GIVEN ENTRIES –
::::::::::

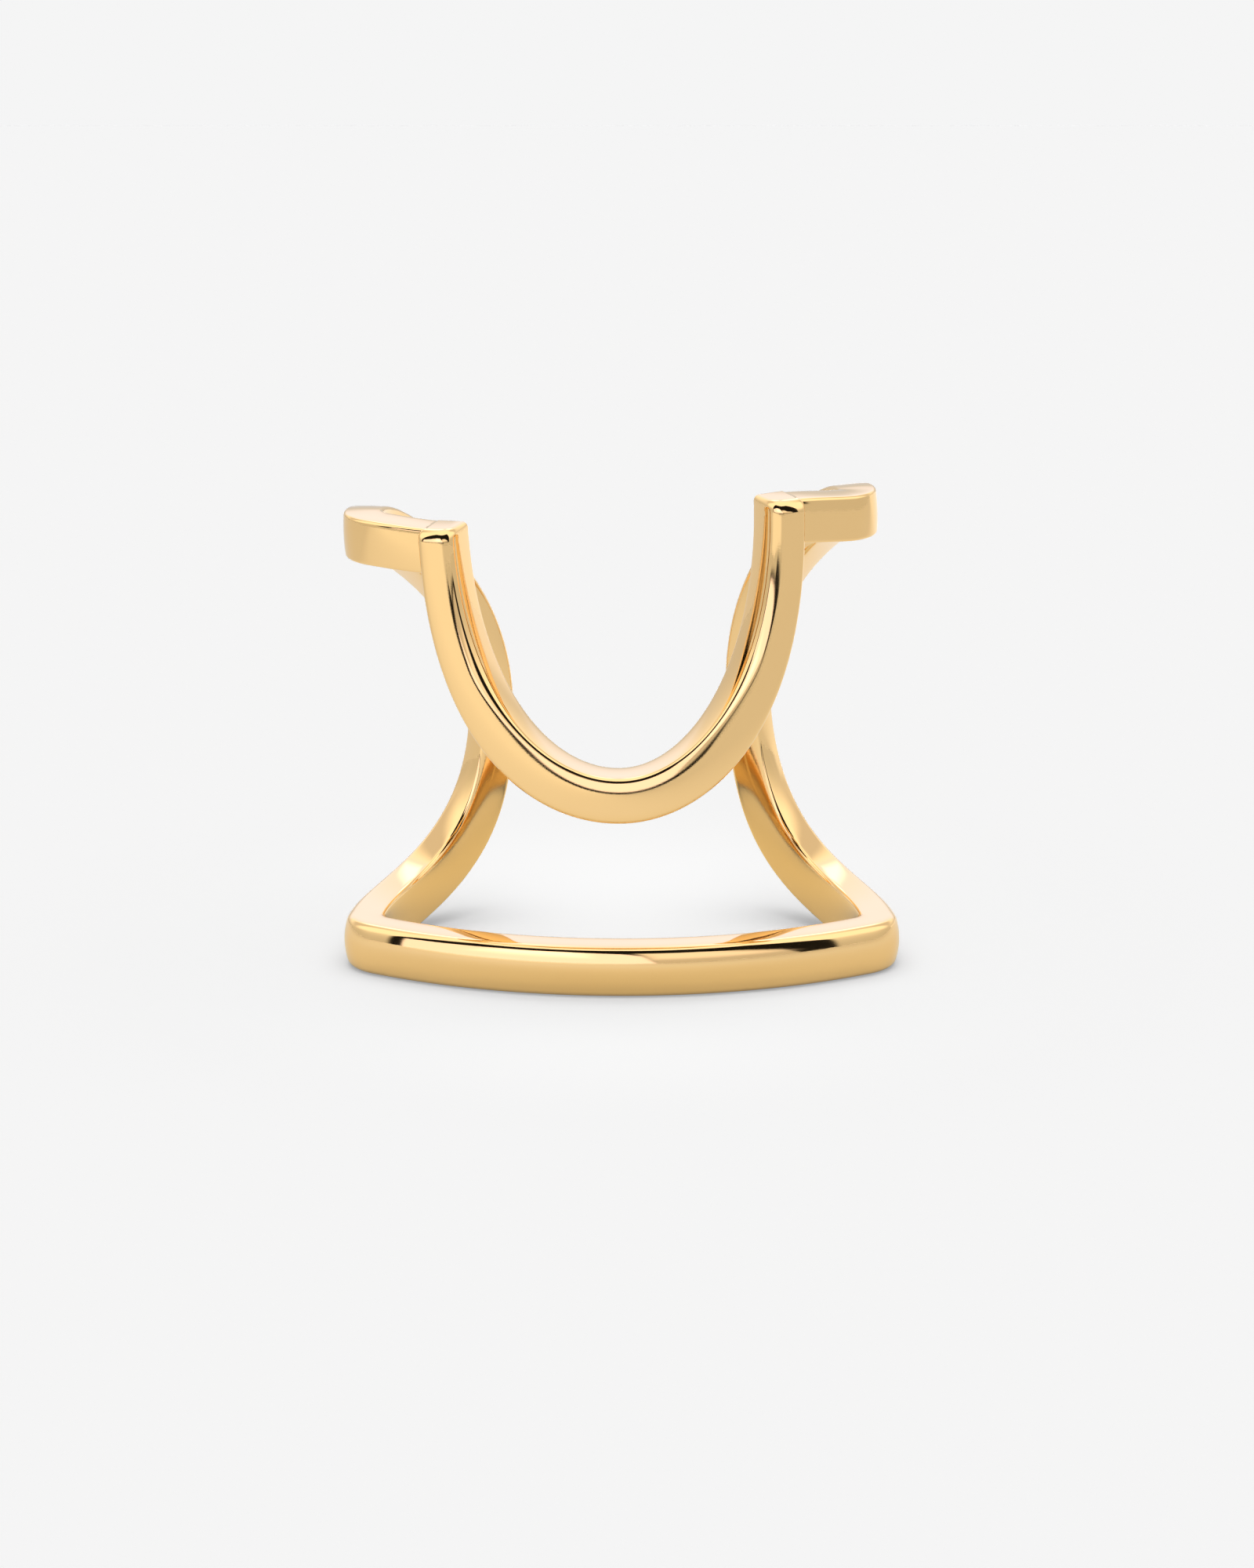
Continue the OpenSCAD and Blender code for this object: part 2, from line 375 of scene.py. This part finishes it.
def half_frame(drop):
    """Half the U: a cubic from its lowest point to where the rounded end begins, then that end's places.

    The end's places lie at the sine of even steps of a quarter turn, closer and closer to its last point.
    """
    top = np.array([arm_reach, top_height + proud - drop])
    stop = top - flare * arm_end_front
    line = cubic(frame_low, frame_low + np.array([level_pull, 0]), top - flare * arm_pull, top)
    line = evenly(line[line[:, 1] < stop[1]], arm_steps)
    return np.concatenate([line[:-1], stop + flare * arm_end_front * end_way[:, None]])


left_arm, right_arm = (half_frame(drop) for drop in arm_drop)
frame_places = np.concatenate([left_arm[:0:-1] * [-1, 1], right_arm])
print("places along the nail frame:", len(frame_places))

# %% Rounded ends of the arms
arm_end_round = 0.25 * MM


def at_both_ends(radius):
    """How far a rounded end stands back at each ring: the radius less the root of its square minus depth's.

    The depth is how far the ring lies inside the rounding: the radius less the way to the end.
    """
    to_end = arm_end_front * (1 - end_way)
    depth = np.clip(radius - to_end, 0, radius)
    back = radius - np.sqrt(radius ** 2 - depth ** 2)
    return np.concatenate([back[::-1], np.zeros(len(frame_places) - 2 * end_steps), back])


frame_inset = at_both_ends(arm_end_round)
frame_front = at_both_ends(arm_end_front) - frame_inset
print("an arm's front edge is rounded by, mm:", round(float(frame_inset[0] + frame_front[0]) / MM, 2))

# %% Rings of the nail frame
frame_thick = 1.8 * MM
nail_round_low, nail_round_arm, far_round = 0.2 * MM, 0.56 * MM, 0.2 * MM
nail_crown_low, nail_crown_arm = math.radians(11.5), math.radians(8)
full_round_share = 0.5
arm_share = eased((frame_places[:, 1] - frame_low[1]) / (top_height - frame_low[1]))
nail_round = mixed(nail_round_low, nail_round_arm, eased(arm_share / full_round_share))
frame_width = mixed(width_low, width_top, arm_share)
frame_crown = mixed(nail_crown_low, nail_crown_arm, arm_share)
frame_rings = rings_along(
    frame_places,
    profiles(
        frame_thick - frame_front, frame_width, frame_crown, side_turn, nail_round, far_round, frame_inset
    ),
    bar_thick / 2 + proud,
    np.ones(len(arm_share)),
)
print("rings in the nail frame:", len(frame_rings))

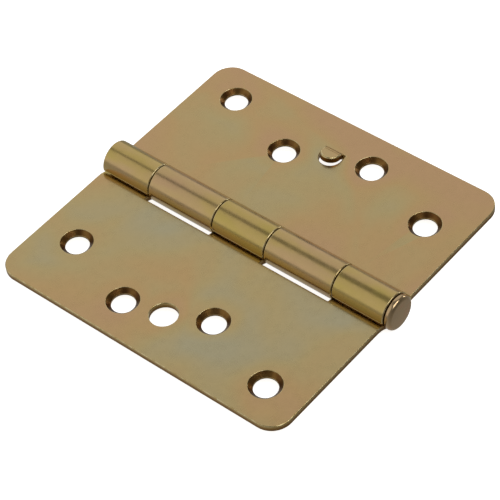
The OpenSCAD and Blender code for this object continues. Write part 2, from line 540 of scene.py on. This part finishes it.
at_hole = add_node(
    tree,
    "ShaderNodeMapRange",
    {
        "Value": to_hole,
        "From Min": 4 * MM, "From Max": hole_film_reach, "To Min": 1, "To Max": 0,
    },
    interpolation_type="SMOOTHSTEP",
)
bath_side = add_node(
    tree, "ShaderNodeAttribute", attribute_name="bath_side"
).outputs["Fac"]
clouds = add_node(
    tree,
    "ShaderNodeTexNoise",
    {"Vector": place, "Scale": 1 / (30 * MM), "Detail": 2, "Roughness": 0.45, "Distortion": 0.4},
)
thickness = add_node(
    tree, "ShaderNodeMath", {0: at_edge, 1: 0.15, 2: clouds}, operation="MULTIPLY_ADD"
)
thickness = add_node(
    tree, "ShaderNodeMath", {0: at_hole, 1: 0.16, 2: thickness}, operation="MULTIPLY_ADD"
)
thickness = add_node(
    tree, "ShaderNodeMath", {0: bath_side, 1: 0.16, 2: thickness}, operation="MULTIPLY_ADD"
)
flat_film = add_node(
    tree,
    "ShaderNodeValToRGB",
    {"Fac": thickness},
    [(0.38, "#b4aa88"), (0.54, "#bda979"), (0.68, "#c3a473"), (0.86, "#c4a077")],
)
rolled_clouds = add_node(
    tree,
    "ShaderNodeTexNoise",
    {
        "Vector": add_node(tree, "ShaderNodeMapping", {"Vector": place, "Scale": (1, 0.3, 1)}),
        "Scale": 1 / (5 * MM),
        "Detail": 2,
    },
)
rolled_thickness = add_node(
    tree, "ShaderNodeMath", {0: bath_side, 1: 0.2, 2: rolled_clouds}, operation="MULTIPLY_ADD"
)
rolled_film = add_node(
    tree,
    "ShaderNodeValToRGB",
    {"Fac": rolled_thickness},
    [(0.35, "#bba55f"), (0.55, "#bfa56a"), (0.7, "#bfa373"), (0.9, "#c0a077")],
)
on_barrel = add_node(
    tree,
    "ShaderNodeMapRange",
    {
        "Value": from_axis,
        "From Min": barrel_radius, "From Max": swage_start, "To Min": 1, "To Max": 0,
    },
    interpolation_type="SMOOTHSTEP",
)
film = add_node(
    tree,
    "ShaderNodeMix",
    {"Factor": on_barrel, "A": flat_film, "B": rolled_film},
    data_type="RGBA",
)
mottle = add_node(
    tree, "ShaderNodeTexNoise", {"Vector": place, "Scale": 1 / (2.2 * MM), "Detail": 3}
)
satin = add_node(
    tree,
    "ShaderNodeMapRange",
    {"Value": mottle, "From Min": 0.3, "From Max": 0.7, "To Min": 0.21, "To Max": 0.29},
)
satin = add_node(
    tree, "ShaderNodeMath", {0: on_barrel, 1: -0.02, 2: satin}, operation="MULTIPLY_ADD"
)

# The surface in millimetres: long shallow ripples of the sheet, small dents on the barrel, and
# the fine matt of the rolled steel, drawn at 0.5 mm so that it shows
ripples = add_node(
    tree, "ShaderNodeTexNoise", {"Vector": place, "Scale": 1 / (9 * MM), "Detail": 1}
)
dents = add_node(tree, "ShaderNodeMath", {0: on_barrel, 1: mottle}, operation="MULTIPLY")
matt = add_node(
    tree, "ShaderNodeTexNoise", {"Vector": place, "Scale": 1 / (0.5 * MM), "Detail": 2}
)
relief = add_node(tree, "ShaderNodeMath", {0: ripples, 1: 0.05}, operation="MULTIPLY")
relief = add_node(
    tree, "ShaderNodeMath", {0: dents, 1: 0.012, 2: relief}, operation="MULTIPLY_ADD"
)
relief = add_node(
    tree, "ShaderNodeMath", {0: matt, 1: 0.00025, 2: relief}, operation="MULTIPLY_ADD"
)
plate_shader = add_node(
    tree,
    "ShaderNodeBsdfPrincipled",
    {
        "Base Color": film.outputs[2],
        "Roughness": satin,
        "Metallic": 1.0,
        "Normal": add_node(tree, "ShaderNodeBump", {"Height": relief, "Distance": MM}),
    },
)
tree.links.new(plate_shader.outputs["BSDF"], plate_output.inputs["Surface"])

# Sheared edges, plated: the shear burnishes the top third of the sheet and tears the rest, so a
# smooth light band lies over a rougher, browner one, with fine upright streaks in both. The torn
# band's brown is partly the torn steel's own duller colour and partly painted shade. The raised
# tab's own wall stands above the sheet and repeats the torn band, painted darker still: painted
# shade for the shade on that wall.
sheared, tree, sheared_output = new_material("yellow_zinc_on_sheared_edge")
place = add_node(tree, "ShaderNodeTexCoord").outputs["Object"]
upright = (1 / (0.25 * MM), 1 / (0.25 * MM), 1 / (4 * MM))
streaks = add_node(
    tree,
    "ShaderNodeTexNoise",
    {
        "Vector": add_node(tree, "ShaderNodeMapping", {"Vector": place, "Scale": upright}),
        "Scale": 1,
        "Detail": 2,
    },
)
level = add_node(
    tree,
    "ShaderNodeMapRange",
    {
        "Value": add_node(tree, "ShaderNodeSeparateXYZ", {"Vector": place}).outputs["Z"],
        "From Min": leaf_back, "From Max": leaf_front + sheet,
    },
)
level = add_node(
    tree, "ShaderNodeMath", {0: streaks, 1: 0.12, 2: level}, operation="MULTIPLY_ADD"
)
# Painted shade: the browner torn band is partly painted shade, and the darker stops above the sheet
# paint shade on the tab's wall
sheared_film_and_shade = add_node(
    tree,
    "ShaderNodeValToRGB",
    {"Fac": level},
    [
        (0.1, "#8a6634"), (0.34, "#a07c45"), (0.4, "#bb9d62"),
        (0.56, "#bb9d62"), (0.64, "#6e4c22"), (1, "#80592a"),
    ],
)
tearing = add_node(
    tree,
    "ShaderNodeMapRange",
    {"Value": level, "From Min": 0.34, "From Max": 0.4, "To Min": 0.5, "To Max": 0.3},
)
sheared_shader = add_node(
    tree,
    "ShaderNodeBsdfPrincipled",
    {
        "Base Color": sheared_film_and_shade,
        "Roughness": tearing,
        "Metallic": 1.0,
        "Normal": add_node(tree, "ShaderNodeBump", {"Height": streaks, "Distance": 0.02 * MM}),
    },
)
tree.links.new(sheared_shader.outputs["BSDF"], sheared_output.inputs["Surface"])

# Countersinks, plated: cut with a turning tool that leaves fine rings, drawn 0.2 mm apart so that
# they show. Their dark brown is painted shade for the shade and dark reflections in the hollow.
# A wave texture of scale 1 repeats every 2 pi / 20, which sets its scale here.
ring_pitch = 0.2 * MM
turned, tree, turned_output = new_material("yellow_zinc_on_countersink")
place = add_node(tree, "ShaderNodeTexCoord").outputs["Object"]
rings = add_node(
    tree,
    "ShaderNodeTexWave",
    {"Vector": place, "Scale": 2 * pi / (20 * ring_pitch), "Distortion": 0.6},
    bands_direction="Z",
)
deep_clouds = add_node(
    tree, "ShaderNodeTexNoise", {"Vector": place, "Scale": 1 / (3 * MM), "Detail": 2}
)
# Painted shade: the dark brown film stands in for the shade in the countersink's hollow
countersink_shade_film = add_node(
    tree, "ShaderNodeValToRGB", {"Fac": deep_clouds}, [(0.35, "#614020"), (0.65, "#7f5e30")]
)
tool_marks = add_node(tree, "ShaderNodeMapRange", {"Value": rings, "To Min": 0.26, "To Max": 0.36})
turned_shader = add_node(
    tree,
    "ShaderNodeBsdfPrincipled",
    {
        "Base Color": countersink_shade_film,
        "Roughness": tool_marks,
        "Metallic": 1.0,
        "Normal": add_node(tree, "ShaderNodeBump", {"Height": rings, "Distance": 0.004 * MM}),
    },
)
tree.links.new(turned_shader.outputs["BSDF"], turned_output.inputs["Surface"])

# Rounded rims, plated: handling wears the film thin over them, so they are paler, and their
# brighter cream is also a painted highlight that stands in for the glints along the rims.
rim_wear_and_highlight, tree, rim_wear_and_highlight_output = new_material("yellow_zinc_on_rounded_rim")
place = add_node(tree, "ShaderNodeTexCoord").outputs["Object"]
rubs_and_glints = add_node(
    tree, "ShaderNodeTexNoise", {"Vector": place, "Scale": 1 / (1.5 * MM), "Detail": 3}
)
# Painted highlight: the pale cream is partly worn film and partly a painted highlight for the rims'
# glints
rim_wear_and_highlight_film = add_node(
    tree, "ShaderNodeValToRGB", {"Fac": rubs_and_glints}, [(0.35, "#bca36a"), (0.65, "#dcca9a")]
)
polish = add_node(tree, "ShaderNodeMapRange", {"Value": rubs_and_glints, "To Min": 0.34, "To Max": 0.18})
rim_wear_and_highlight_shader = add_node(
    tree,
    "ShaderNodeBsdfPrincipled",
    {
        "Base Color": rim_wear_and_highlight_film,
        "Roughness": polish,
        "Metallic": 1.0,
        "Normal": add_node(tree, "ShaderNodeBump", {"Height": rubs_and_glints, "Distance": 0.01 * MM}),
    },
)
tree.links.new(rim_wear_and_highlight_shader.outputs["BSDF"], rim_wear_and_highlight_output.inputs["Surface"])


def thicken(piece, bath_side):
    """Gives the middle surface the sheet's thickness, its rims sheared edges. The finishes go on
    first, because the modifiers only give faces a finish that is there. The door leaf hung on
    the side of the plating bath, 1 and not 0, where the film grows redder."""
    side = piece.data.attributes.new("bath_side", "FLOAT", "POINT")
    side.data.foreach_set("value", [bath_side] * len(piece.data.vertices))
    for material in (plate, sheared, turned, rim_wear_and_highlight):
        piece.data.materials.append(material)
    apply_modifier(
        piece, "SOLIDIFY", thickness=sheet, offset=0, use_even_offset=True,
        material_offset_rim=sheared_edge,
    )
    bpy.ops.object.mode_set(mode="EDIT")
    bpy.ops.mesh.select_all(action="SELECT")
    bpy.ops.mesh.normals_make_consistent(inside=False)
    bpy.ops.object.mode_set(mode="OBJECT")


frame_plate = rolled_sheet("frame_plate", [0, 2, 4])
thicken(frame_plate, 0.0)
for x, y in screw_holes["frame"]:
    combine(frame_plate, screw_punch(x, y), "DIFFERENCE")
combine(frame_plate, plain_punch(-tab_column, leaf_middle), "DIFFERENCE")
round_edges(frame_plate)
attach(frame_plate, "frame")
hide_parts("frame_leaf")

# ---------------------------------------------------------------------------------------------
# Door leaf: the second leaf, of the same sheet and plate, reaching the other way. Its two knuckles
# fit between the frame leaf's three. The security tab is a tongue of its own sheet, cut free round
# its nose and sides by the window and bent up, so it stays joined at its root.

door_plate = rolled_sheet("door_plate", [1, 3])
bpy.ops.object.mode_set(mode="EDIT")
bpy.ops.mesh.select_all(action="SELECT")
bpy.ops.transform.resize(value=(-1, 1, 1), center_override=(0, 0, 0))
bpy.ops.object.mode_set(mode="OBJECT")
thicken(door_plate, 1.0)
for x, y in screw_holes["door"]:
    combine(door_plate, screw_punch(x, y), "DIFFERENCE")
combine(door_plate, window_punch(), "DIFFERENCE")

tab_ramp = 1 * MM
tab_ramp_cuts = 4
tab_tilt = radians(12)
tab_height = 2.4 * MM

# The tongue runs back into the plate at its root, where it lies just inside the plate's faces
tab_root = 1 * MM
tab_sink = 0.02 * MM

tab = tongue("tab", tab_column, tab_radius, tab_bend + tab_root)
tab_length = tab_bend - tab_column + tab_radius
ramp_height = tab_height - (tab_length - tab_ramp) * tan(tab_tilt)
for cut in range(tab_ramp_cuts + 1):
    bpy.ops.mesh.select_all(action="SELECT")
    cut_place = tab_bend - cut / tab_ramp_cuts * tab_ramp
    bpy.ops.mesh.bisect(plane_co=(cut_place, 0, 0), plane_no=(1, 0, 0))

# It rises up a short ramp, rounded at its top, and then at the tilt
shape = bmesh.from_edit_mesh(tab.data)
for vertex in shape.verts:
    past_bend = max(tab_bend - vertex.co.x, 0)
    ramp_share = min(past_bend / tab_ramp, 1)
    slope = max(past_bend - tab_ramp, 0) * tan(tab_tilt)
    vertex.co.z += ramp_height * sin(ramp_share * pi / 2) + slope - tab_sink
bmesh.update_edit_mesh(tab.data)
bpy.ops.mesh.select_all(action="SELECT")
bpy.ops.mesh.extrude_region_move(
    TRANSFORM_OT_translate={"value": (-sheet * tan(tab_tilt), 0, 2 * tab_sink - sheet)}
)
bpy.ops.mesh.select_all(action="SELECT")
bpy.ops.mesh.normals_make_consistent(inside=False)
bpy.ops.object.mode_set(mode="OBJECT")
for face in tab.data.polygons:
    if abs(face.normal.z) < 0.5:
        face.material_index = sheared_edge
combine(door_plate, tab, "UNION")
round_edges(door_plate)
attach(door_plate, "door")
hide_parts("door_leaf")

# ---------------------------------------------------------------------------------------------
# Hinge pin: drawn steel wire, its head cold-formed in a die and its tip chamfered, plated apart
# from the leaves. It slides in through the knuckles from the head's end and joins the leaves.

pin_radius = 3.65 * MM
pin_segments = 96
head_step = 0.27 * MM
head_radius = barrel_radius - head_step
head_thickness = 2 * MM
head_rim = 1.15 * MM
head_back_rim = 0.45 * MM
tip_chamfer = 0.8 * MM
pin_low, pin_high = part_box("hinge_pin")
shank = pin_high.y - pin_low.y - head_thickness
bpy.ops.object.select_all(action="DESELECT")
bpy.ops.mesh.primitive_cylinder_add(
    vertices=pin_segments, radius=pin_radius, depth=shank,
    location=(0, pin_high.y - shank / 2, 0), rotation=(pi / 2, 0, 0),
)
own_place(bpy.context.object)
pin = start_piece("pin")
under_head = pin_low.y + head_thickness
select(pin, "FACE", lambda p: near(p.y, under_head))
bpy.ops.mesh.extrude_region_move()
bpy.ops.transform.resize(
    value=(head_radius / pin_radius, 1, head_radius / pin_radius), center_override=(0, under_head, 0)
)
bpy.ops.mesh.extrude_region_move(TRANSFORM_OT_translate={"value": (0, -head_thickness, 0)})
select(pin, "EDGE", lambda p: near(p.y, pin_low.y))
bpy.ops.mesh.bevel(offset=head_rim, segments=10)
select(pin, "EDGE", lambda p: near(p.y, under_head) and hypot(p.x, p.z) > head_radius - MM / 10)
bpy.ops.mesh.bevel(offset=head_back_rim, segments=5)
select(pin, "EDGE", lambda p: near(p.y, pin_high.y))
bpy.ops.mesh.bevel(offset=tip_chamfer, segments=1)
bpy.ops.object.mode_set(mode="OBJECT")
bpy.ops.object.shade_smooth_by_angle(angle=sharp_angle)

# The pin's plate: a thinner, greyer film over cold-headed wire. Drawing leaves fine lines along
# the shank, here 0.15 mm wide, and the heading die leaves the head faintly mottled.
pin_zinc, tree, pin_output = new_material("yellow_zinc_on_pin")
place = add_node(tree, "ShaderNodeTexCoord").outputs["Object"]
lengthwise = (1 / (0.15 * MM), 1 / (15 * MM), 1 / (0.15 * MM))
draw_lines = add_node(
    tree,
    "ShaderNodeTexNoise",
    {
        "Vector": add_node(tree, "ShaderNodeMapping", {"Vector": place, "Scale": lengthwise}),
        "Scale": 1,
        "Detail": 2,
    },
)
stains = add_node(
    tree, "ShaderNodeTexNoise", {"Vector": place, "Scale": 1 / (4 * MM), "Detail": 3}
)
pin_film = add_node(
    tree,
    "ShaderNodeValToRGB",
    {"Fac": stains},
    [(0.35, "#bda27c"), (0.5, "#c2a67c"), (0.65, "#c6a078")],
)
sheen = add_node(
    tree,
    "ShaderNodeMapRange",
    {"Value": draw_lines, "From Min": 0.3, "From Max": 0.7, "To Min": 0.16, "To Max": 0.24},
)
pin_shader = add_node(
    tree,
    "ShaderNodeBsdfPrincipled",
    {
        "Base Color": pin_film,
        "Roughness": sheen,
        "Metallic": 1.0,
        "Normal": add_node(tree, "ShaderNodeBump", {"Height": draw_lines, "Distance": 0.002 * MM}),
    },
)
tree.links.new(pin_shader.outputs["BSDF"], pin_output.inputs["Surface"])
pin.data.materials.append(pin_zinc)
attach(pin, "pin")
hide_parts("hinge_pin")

::::::::::

GOAL – Copy out all lines that carry the word "finishes".

ANSWER –
Continue the OpenSCAD and Blender code for this object: part 2, from line 375 of scene.py. This part finishes it.
The OpenSCAD and Blender code for this object continues. Write part 2, from line 540 of scene.py on. This part finishes it.
    """Gives the middle surface the sheet's thickness, its rims sheared edges. The finishes go on